How each firm will benefit from KPMG’s acquisition of Makinson Cowell
Despite still waiting for regulatory consent, KPMG’s acquisition of London-based IR firm Makinson Cowell is already having an impact. ‘It took us 21 years to get our first client in Australia,’ says Bob Cowell, founding partner at Makinson Cowell. Since teaming up with KPMG, Makinson Cowell has already pitched to a ‘new, major Australian company,’ Cowell adds. ‘That’s come from KPMG’s Australian team – and we haven’t even completed our deal yet.’
Since setting up business in 1989, Makinson Cowell has operated certain parts of its business ‘on a shoestring’. While the firm has a team of 70 across Europe and the US, Cowell says operations in Austria and the Netherlands are each run by just one person, there are two people in France and nobody in Australia where the company currently has three clients. Instead, they just ‘run across’ from London. ‘Now we’re going to have the resources available,’ Cowell says.
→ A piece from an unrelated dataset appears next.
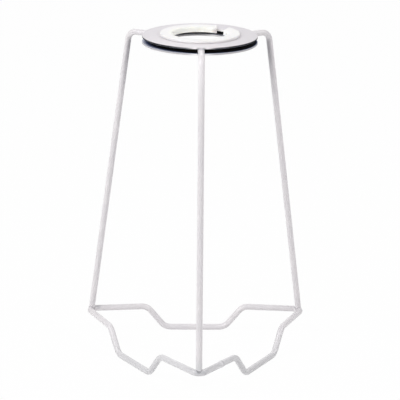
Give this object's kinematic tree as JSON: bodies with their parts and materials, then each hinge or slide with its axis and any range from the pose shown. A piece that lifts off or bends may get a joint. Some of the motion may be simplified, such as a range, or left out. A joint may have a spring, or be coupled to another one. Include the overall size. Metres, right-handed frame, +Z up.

But it’s not just about money for Makinson Cowell, which can name around 40 percent of the FTSE 100 as clients, as well as 20 more FTSE 250 firms and a clutch of overseas companies. It has been approached for deals and acquisitions in the past, explains Cowell, but none of the previous offers ticked the right boxes.
David Webster, the company’s chairman – formerly of InterContinental Hotels and Safeway – had previously set out three criteria for any potential takeovers. ‘First, whatever we do, if we do anything, it’s got to be good for clients,’ says Cowell. ‘Second, it’s got to be good for staff because we’ve got a lot of long-serving, loyal staff here and third, obviously it has to be good for the shareholders. This is the first time anybody’s approached us where we thought we could tick all three boxes.’
Independent advice
So Makinson Cowell is getting the right deal for its clients, staff and shareholders, as well as gaining the resources it needs to push ahead. But what is KMPG getting out of the acquisition, reported by media to be worth £5 mn ($8 mn) upfront with up to £10 mn more deferred.
Tom Franks, global head of KPMG’s corporate finance business, who will chair the company’s new capital advisory group, says while reported details of the acquisition are ‘not a million miles away’ they are also ‘not completely accurate.’
KPMG has two reasons for snapping up Makinson Cowell, he adds, citing Friday’s report on tax avoidance by the Commons’ Public Accounts Committee, which called for a ban on ‘insider’ tax accountants working in government, as an example of the deal’s good timing.
‘How we – one of the Big Four – act and what we do is no longer the preserve of us and our clients,’ he explains. ‘There’s a much wider stakeholder group interested in [what we do] and interested in the capital markets. We’ve felt for some time that our contacts with the investor group in general and the people invested in our clients hasn’t been good enough. Makinson Cowell gives us an opportunity to get us much closer to that group and to understand its views on our clients and their views on the capital markets.’
And there’s a second reason, too. ‘As the capital markets have developed, we have been told increasingly by our clients that there is a need for advice that is independent from the sources of finance – not only on the debt side, which we’ve been doing for some time, but also on the equity side,’ says Franks, who adds that KPMG has found the perfect partner in Makinson Cowell.
Part of Makinson Cowell’s attraction is its reputation. ‘The brand is hugely valued out there,’ says Franks, ‘whereas nobody associates KPMG in any way with investor relations, so we absolutely intend to keep the Makinson Cowell brand for the foreseeable future and go to market as Makinson Cowell – although there might be a little KPMG logo somewhere up in the corner.’
The future of the firm
Cowell adds that the response from clients to the KPMG deal has been very positive. ‘The first question people have asked is, Are the people who look after me all going to be there? and every single person at Makinson Cowell is going to be moving across to KPMG – so the answer is a resounding yes!’
The second point people make is that now they can see the future of the firm, Cowell adds. With the founders and directors getting on in years, ‘clearly some of those clients have been asking themselves what happens when the old guys aren’t around,’ he explains. But they recognize that now ‘there’s going to be more resources available to us.’
The globalization of share registers coupled with institutions talking about a diminishing role for the sell side and the issue of corporate access all mean IROs are set for a busy year, says Cowell – making the deal well timed for Makinson Cowell as well.
‘When we started the business in 1989 I’m sure most companies didn’t even have somebody who did [IR] in-house; it was between the CEO and the CFO on a very part-time basis,’ Cowell notes. ‘Most major companies now – certainly all FTSE 100 companies – have got one person or a team responsible for that job, and I think it’s going to continue to become more important in the next 12 months.’